Alex has it all–brains, beauty, popularity, and a dangerously hot boyfriend. Her little sister Thea wants it all, and she’s stepped up her game to get it. Even if it means spinning the truth to win the attention she deserves. Even if it means uncovering a shocking secret her older sister never wanted to share. Even if it means crying wolf! Told in the alternating voices and alternating tenses between the two sisters Adele Griffin creates a mesmerizing and high-impact psychological thriller about secrets and sibling rivalry. It was so much fun to read and had me on the edge of my seat! 

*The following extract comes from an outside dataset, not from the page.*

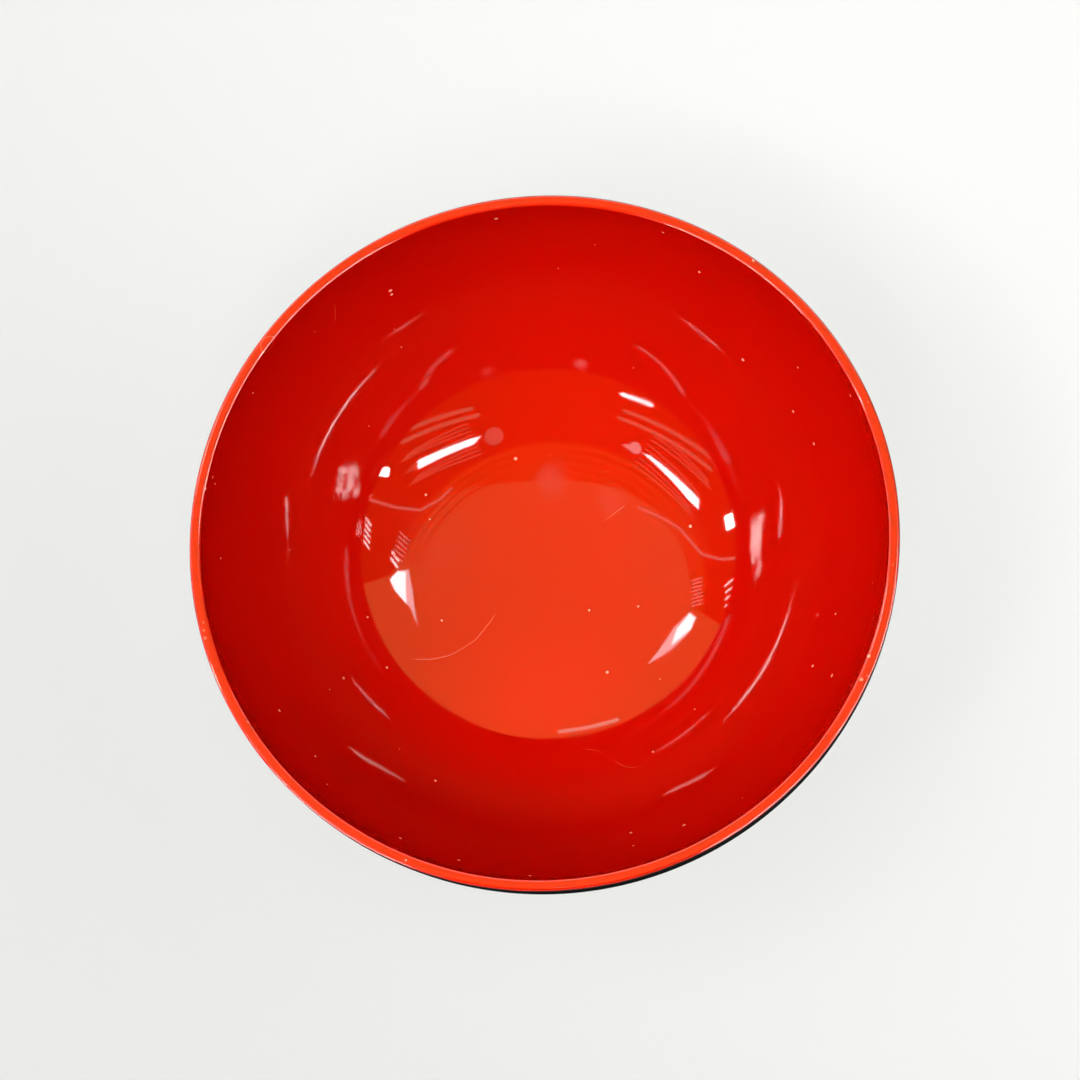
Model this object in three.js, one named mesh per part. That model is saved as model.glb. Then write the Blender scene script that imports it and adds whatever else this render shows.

Rachel thought she was grown up enough to accept that no one is perfect. Her parents argue, her grandmother has been acting strangely, and her best friend doesn’t want to talk to her. But none of that could have prepared her for what she overheard in her synagogue’s sanctuary. Now Rachel’s trust in the people she loves is shattered, and her newfound cynicism leads to reckless rebellion. Her friends and family hardly recognize her, and worse, she can hardly recognize herself. But how can the adults in her life lecture her about acting with kavanah, intention, when they are constantly making such horribly wrong decisions themselves? This is a witty, honest account of navigating the daunting line between losing innocence and entering adulthood–all while figuring out who you really want to be. I found the book to be incredibly original, often humorous, and most important, insightful!



“A” wakes up every day in a different body. Guy, girl, black, white, rich or thin. Every day it’s a different body. And A only gets one day to experience the life of that person so, as such, never  gets too involved or attached to that body. That is, until A wakes up in the body of Justin and falls in love with his girlfriend, Rhiannon. From that moment, the rules by which A lives change forever, because A never wants to leave Rhiannon’s side. Not ever. But one day only lasts so long, and A will spend every day after trying to find a way to get back to Rhiannon. Every Day is a beautiful, lyrical and definitive exploration on the complexity of identity, and of love. I absolutely adored it.